International Women’s Day has long been celebrated in the trade unions as well as the women’s movement. It was originally put forward at a socialist women’s conference held in Copenhagen in 1910 in commemoration of immigrant women garment workers who had earlier struck for dignity and respect in New York City.
It’s roots are tremendously important for us today because they point to the importance of building solidarity with women who are fighting for their rights in the workplace today. Governments and corporations around the globe are enforcing the neo-liberal agenda. The gap between rich and poor is widening. Women, particularly racialized women, are bearing the brunt of these attacks.
Jobs and services
There have been huge layoffs in the manufacturing sector in Ontario. Good unionized jobs have been replaced by contract and precarious work. More and more are going into the services sector without union protection. Over 4,000 home care workers struck in December demanding higher wages and better conditions from a for-profit company.
Organized workplaces such as Zellers have been bought out and Target, a non-union company, has taken over. Anti-union labour laws have made organizing much more difficult, with intimidation and harassment occurring when workers try to unionize.
Privatization has been imposed in the public sector accompanied by significant job loss.  Canada Post is planning to reduce its work force by 6,000 to 8,000 if its plans to stop home delivery are not stopped. Veterans services are being cut back across the country, with those providing services losing their jobs.
Toronto IWD
Toronto has been celebrating International Women’s day since 1978 with a rally and march highlighting women’s key demands. A coalition of unions and women’s organizations has been meeting to determine the critical issues facing women both young and old in this city.
The theme this year is “Women Taking Power.” The issues women have prioritized are “$14 minimum wage now!”, “Public services are women’s services” and “Generation Squeezed: We demand our future!”. These speak to the reality of women’s lives as well as the need to mobilize the anger that is felt by so many due to the conditions they face.

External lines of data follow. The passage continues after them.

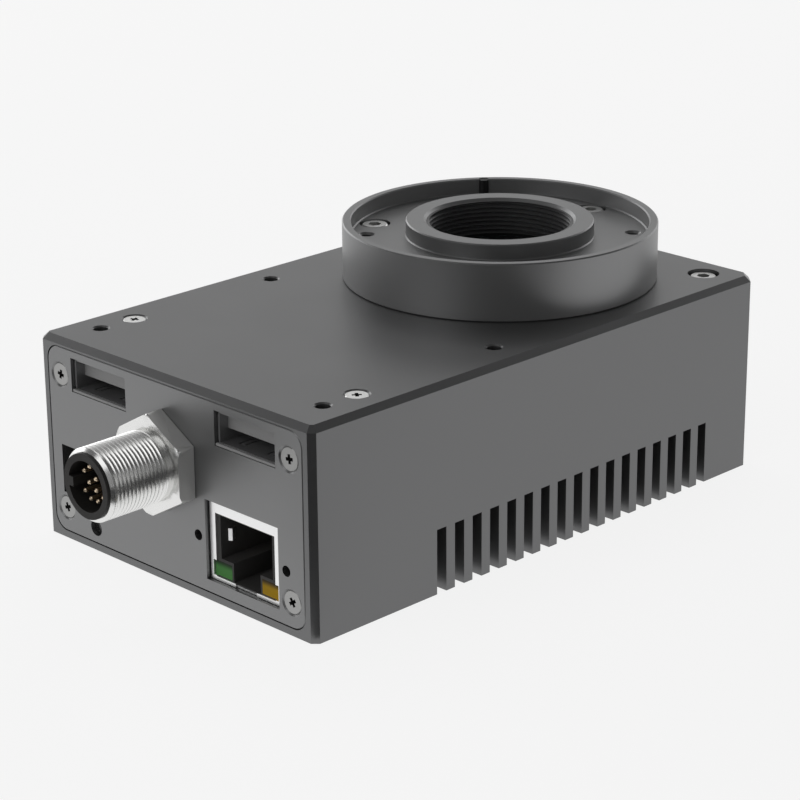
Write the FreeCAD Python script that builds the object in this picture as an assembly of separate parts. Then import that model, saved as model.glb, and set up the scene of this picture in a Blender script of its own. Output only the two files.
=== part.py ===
import FreeCAD, Part
import math
import os
from FreeCAD import Vector

# Machine vision camera, in millimetres.
# Frame: the origin is the middle of the body's base, +X runs to the right along the
# connector face, +Y runs to the rear and +Z is the optical axis, out of the lens mount.

# Body block, milled from one bar of aluminium
body_width = 65.0
body_length = 106.0
body_height = 35.0
top_edge_chamfer = 1.0
front_corner_chamfer = 1.0
rear_corner_chamfer = 2.0
side_wall = 4.0
rear_wall = 3.0
top_wall = 3.0
front_floor = 2.4
front_top_wall = 2.1
shoulder_width = 7.7
shoulder_depth = 6.0

# Cooling slots, cut across the underside
slot_count = 17
slot_pitch = 4.03
slot_width = 2.1
slot_drop = 24.0
first_slot = 27.35
slot_root_wall = 2.0

# Connector panel, let into the front of the body
panel_side_margin = 2.0
panel_bottom_margin = 1.2
panel_top_margin = 1.3
panel_corner_radius = 2.75
panel_thickness = 2.5
panel_edge_chamfer = 0.2
seam_gap = 0.06
gasket_thickness = 0.5
gasket_top_width = 0.7

# Gaps that every piece shares
slide_gap = 0.3
thread_gap = 0.05
seat_gap = 0.1
edge_tolerance = 0.001

# Small cross-recess screws, of the countersunk kind
small_screw_radius = 1.0
small_screw_head = 3.6
small_screw_length = 6.0
small_screw_sink = 0.3
tap_spare = 1.0
short_screw_length = 5.0
countersink_diameter = 4.4
panel_screw_side = 5.1
panel_screw_low = 5.5
panel_screw_high = 6.2
panel_boss_margin = 1.7
panel_boss_length = 9.0

# Tapped holes in the top face
mount_hole_radius = 1.25
mount_hole_depth = 5.0
mount_hole_chamfer = 0.25
mount_hole_side = 6.05
mount_hole_front = 8.05
mount_hole_spacing = 37.55

# Screws that hold the inner frame from above
frame_screw_side = 6.05
frame_screw_front = 15.15
frame_screw_length = 8.0
cap_screw_radius = 1.25
cap_head_diameter = 4.7
cap_head_height = 2.5
cap_bore_diameter = 5.5
cap_head_sink = 0.4
rear_screw_side = 7.0
rear_screw_rear = 6.3
rear_screw_length = 6.0

# Lens mount
lens_axis_rear = 30.8
mount_diameter = 54.5
mount_height = 10.0
mount_rim = 1.55
recess_depth = 2.75
recess_corner = 0.2
nose_diameter = 32.5
mount_edge_chamfer = 0.2
rim_edge_chamfer = 0.2
lens_thread_radius = 12.7
lens_thread_length = 5.75
lens_thread_chamfer = 0.45
filter_radius = 11.4
filter_thickness = 1.0
filter_ring_height = 1.3
aperture_radius = 10.4
spigot_radius = 17.0
spigot_depth = 2.0
mount_seal_inner = 18.0
mount_seal_section = 1.1
mount_screw_circle = 22.7
mount_screw_length = 7.0
mount_screw_first = 87.5
mount_screw_count = 3
mount_head_sink = 0.1
guard_hole_circle = 23.0
guard_hole_radius = 1.0
guard_hole_depth = 4.0
guard_hole_chamfer = 0.4
guard_hole_angles = (45.0, 225.0)
index_pin_radius = 0.9
index_pin_length = 4.0
index_pin_sink = 0.1
index_pin_inset = 1.35
index_pin_angle = 139.5
focal_distance = 17.526

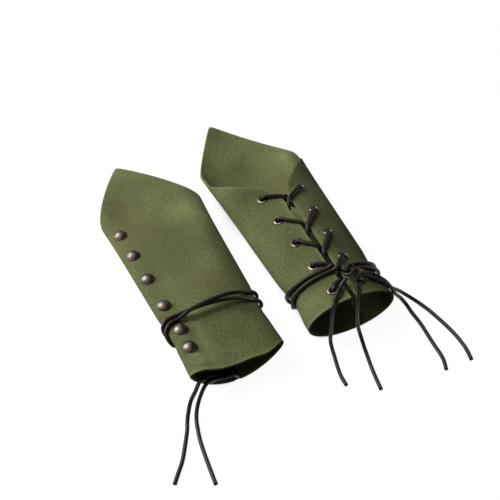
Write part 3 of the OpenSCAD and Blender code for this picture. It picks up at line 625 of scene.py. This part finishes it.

A march of thousands is expected to wind its way through the streets of the city, hopefully giving women and their allies the confidence to continue the fight. The province of Ontario has refused the demand for a $14 minimum wage, with future promises only to raise it to $11/hr. It is turning its back on those who most need a wage increase, working for below poverty line wages.
The attack on public services is putting a huge burden on women to take on more responsibility for family and children. Seniors can’t afford to access services that now have user fees. Children can’t access swimming and other recreational facilities for the same reasons. Subsidies for childcare are hard to come by and after school programs are more expensive. It goes on and on.
Young women are under and unemployed and feel their futures have been stolen from them. All of this has created huge anger. Hopefully International Women’s Day this year will express more visibly and forcefully than ever that women are rising with their allies and fighting back for a better world.